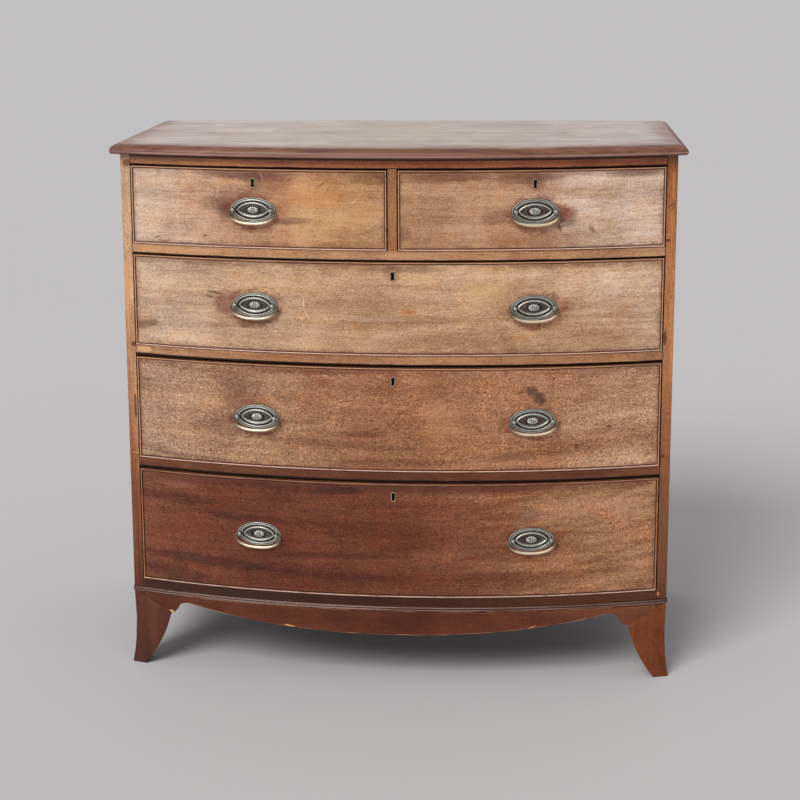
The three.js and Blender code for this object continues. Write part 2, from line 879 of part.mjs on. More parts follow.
function pinHole(x) {
  const sides = 6;
  const radius = (bailPinRadius + 2 * seat) / Math.cos(Math.PI / sides);
  const hole = new THREE.CylinderGeometry(radius, radius, 4 * postRadius, sides);
  return solidOf(hole.rotateZ(Math.PI / 2).translate(x, -bailStandOff, 0));
}

function handlePlate() {
  const half = postSpacing / 2;
  return ovalPlate().add(post(-half)).add(post(half)).subtract(pinHole(-half)).subtract(pinHole(half));
}

function shankHoles(x, z) {
  const sides = 6;
  const radius = (shankRadius + seat) / Math.cos(Math.PI / sides);
  return [-postSpacing / 2, postSpacing / 2].map((side) => {
    const hole = new THREE.CylinderGeometry(radius, radius, 4 * drawerFrontThickness, sides);
    return solidOf(ontoBow(hole.translate(side, 0, 0), x, z));
  });
}

// The bail's line from its right pin down to its middle, as shares of its half width and its drop.
const bailShares = [
  [0.9, 0],
  [0.985, 0.06],
  [1, 0.2],
  [0.93, 0.52],
  [0.6, 0.87],
  [0, 1],
];

function bailLine() {
  const half = bailWidth / 2;
  const pinEnd = postSpacing / 2 - postRadius + seat;
  const bend = bailShares.map(([outShare, dropShare]) => [outShare * half, -dropShare * bailDrop]);
  const right = [[pinEnd, 0], ...bend];
  const left = right.slice(0, -1).map(([x, z]) => [-x, z]);
  return [...right, ...left.reverse()].map(([x, z]) => new THREE.Vector3(x, -bailStandOff, z));
}

function bail() {
  const line = new THREE.CatmullRomCurve3(bailLine(), false, "centripetal");
  const steps = 14;
  const sides = 6;
  const inwards = new THREE.Vector3(0, 1, 0);
  const rings = Array.from({ length: steps + 1 }, (unused, i) => {
    const centre = line.getPointAt(i / steps);
    const outwards = inwards.clone().cross(line.getTangentAt(i / steps));
    const radius = bailPinRadius + (bailRadius - bailPinRadius) * Math.sin((Math.PI * i) / steps);
    return Array.from({ length: sides }, (none, k) => {
      const turn = (2 * Math.PI * k) / sides;
      const corner = centre.clone().addScaledVector(outwards, radius * Math.cos(turn));
      return corner.addScaledVector(inwards, radius * Math.sin(turn)).toArray();
    });
  });
  const cap = Array.from({ length: sides - 2 }, (unused, k) => [0, k + 1, k + 2]);
  return solidOf(lofted(rings, cap));
}

// The chest

const chest = new THREE.Group();
chest.position.y = -(chestFront + chestBack) / 2;
const mirroredPieces = new THREE.Group();
mirroredPieces.scale.x = -1;
chest.add(mirroredPieces);

function addPair(leftName, rightName, solid, material) {
  chest.add(meshOf(leftName, solid, material));
  mirroredPieces.add(meshOf(rightName, solid, material));
}

function addCarcase() {
  const rebate = beadRebate();
  const mortised = (board, names) => {
    const below = allDrawers.filter(({ name }) => names.includes(name));
    return below.reduce((cut, drawer) => cut.subtract(mortise(drawer)), board);
  };
  const divider = (ceiling) => shelfBoard(railDepth, ceiling, ceiling + dividerThickness);
  addPair("left_side", "right_side", leftSide(rebate), mahogany);
  chest.add(meshOf("top_board", topBoard(), topMahogany));
  chest.add(meshOf("back_boards", backBoards(), pine));
  chest.add(meshOf("bottom_board", shelfBoard(backInner, beadTop, lowerFloor), darkMahogany));
  const topRail = mortised(shelfBoard(railDepth, shortCeiling, caseTop), ["short_left", "short_right"]);
  chest.add(meshOf("top_rail", topRail, mahogany));
  chest.add(meshOf("upper_divider", mortised(divider(upperCeiling), ["upper_long"]), mahogany));
  chest.add(meshOf("middle_divider", mortised(divider(middleCeiling), ["middle_long"]), mahogany));
  chest.add(meshOf("lower_divider", mortised(divider(lowerCeiling), ["lower_long"]), mahogany));
  chest.add(meshOf("upper_dustboard", dustboard(upperCeiling), pine));
  chest.add(meshOf("middle_dustboard", dustboard(middleCeiling), pine));
  chest.add(meshOf("lower_dustboard", dustboard(lowerCeiling), pine));
  chest.add(meshOf("short_drawer_partition", partition(), mahogany));
  chest.add(meshOf("shaped_apron", apron(rebate), darkMahogany));
  chest.add(meshOf("reeded_base_bead", reededBead(), beadWood));
  addPair("front_left_foot", "front_right_foot", frontFoot(), darkMahogany);
  addPair("rear_left_foot", "rear_right_foot", rearFoot(), darkMahogany);
}

// A group square to the bow's face at x, at the height z.
function placeOnBow(x, z) {
  const place = new THREE.Group();
  place.position.set(x, bowY(x, 0), z);
  place.rotation.z = bowAngle(x);
  chest.add(place);
  return place;
}

function addDrawer(drawer) {
  const { name, handleXs, handleZ } = drawer;
  chest.add(meshOf(name + "_drawer_front", drawerFront(drawer), mahogany));
  chest.add(meshOf(name + "_drawer_box", drawerBox(drawer), oak));
  chest.add(meshOf(name + "_drawer_bottom", bottomSpace(drawer, 0), pine));
  const lockPlace = placeOnBow(drawer.lockX, drawer.high);
  lockPlace.add(meshOf(name + "_lock_case", lockCase(), lockBrass));
  lockPlace.add(meshOf(name + "_lock_bolt", lockBolt(), lockBrass));
  for (const x of handleXs) {
    const hand = handleXs.length === 1 ? "" : x < 0 ? "_left" : "_right";
    const place = placeOnBow(x, handleZ);
    place.add(meshOf(name + hand + "_handle_plate", handlePlate(), antiqueBrass));
    place.add(meshOf(name + hand + "_bail", bail(), antiqueBrass));
  }
}

addCarcase();
for (const drawer of allDrawers) addDrawer(drawer);

export default chest;
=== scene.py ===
import json
import math

import bmesh
import bpy
from mathutils import Matrix, Vector

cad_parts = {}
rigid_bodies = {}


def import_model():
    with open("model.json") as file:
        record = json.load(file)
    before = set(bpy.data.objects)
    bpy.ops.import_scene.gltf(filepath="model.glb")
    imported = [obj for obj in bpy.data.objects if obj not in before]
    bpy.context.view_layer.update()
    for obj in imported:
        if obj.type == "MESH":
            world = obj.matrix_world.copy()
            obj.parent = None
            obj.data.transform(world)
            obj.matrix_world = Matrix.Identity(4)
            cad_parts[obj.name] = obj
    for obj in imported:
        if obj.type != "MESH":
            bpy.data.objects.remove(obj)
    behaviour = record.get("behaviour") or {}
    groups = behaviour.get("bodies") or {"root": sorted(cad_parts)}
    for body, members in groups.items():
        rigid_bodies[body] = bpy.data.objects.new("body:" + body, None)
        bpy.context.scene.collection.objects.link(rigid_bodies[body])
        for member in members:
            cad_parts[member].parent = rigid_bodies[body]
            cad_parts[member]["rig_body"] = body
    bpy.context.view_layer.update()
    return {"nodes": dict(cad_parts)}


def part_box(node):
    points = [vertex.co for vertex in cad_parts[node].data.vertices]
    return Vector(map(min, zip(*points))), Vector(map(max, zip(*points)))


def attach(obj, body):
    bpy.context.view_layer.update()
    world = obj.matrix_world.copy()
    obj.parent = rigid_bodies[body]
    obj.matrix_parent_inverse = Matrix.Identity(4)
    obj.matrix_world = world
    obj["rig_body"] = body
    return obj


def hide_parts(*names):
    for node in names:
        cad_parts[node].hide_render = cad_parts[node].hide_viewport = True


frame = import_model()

nodes = frame["nodes"]
scene = bpy.context.scene


def moved(x, y, z):
    return Matrix.Translation((x, y, z))


def turned(degrees, axis):
    return Matrix.Rotation(math.radians(degrees), 4, axis)


# The bow, in metres: the arcs of the front are struck from one centre
bow = {"radius": 1.697656, "centreY": 1.434156, "halfCase": 0.515}


def bowFace(x, proud=0.0):
    return bow["centreY"] - math.sqrt((bow["radius"] + proud) ** 2 - x * x)


def onBow(x, z):  # from a flat workbench place to x on the bow, square to it
    return moved(x, bowFace(x), z) @ Matrix.Rotation(math.asin(x / bow["radius"]), 4, "Z")


# Camera, as the photograph was taken
photoView = {
    "place": (0.241, -3.4695, 1.358), "turn": 5.362, "tip": -11.436, "roll": 0.451,
    "lens": 80.73, "shiftX": 0.05, "shiftY": -0.10,
}


def shown(name, data):
    made = bpy.data.objects.new(name, data)
    scene.collection.objects.link(made)
    return made


def meshOf(form, name):
    mesh = bpy.data.meshes.new(name)
    form.to_mesh(mesh)
    form.free()
    return mesh


def setCamera():
    data = bpy.data.cameras.new("photoCamera")
    data.lens = photoView["lens"]
    data.sensor_width = 36
    data.shift_x = photoView["shiftX"]
    data.shift_y = photoView["shiftY"]
    data.clip_end = 200
    scene.camera = shown("photoCamera", data)
    aim = turned(photoView["turn"], "Z") @ turned(photoView["tip"], "X") @ turned(photoView["roll"], "Y")
    scene.camera.matrix_world = moved(*photoView["place"]) @ aim @ turned(90, "X")


setCamera()
print("camera set")


# Materials: a wire is a socket that takes part in sums
class Wire:
    def __init__(self, finish, socket):
        self.finish = finish
        self.socket = socket

    def worked(self, operation, first, second):
        return self.finish.node("ShaderNodeMath", {"operation": operation}, {0: first, 1: second})

    def __add__(self, other):
        return self.worked("ADD", self, other)

    __radd__ = __add__

    def __sub__(self, other):
        return self.worked("SUBTRACT", self, other)

    def __rsub__(self, other):
        return self.worked("SUBTRACT", other, self)

    def __mul__(self, other):
        return self.worked("MULTIPLY", self, other)

    __rmul__ = __mul__

    def __truediv__(self, other):
        return self.worked("DIVIDE", self, other)

    def __pow__(self, other):
        return self.worked("POWER", self, other)

    def __abs__(self):
        return self.worked("ABSOLUTE", self, 0.0)

    def orLess(self, other):
        return self.worked("MINIMUM", self, other)

    def orMore(self, other):
        return self.worked("MAXIMUM", self, other)


def tint(red, green, blue):  # a colour as a screen shows it, 0 to 255, to the light it stands for
    def light(part):
        share = part / 255
        return share / 12.92 if share <= 0.04045 else ((share + 0.055) / 1.055) ** 2.4
    return light(red), light(green), light(blue)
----
### EXERCISE BRIEF
Your task is to extract exactly the lines starting at the line with "the height z." and ending at the line with "bpy.context.scene.collection.objects.link(rigid_bodies[body])", including both ends, and no other lines.

### CORRECT ANSWER
// A group square to the bow's face at x, at the height z.
function placeOnBow(x, z) {
  const place = new THREE.Group();
  place.position.set(x, bowY(x, 0), z);
  place.rotation.z = bowAngle(x);
  chest.add(place);
  return place;
}

function addDrawer(drawer) {
  const { name, handleXs, handleZ } = drawer;
  chest.add(meshOf(name + "_drawer_front", drawerFront(drawer), mahogany));
  chest.add(meshOf(name + "_drawer_box", drawerBox(drawer), oak));
  chest.add(meshOf(name + "_drawer_bottom", bottomSpace(drawer, 0), pine));
  const lockPlace = placeOnBow(drawer.lockX, drawer.high);
  lockPlace.add(meshOf(name + "_lock_case", lockCase(), lockBrass));
  lockPlace.add(meshOf(name + "_lock_bolt", lockBolt(), lockBrass));
  for (const x of handleXs) {
    const hand = handleXs.length === 1 ? "" : x < 0 ? "_left" : "_right";
    const place = placeOnBow(x, handleZ);
    place.add(meshOf(name + hand + "_handle_plate", handlePlate(), antiqueBrass));
    place.add(meshOf(name + hand + "_bail", bail(), antiqueBrass));
  }
}

addCarcase();
for (const drawer of allDrawers) addDrawer(drawer);

export default chest;
=== scene.py ===
import json
import math

import bmesh
import bpy
from mathutils import Matrix, Vector

cad_parts = {}
rigid_bodies = {}


def import_model():
    with open("model.json") as file:
        record = json.load(file)
    before = set(bpy.data.objects)
    bpy.ops.import_scene.gltf(filepath="model.glb")
    imported = [obj for obj in bpy.data.objects if obj not in before]
    bpy.context.view_layer.update()
    for obj in imported:
        if obj.type == "MESH":
            world = obj.matrix_world.copy()
            obj.parent = None
            obj.data.transform(world)
            obj.matrix_world = Matrix.Identity(4)
            cad_parts[obj.name] = obj
    for obj in imported:
        if obj.type != "MESH":
            bpy.data.objects.remove(obj)
    behaviour = record.get("behaviour") or {}
    groups = behaviour.get("bodies") or {"root": sorted(cad_parts)}
    for body, members in groups.items():
        rigid_bodies[body] = bpy.data.objects.new("body:" + body, None)
        bpy.context.scene.collection.objects.link(rigid_bodies[body])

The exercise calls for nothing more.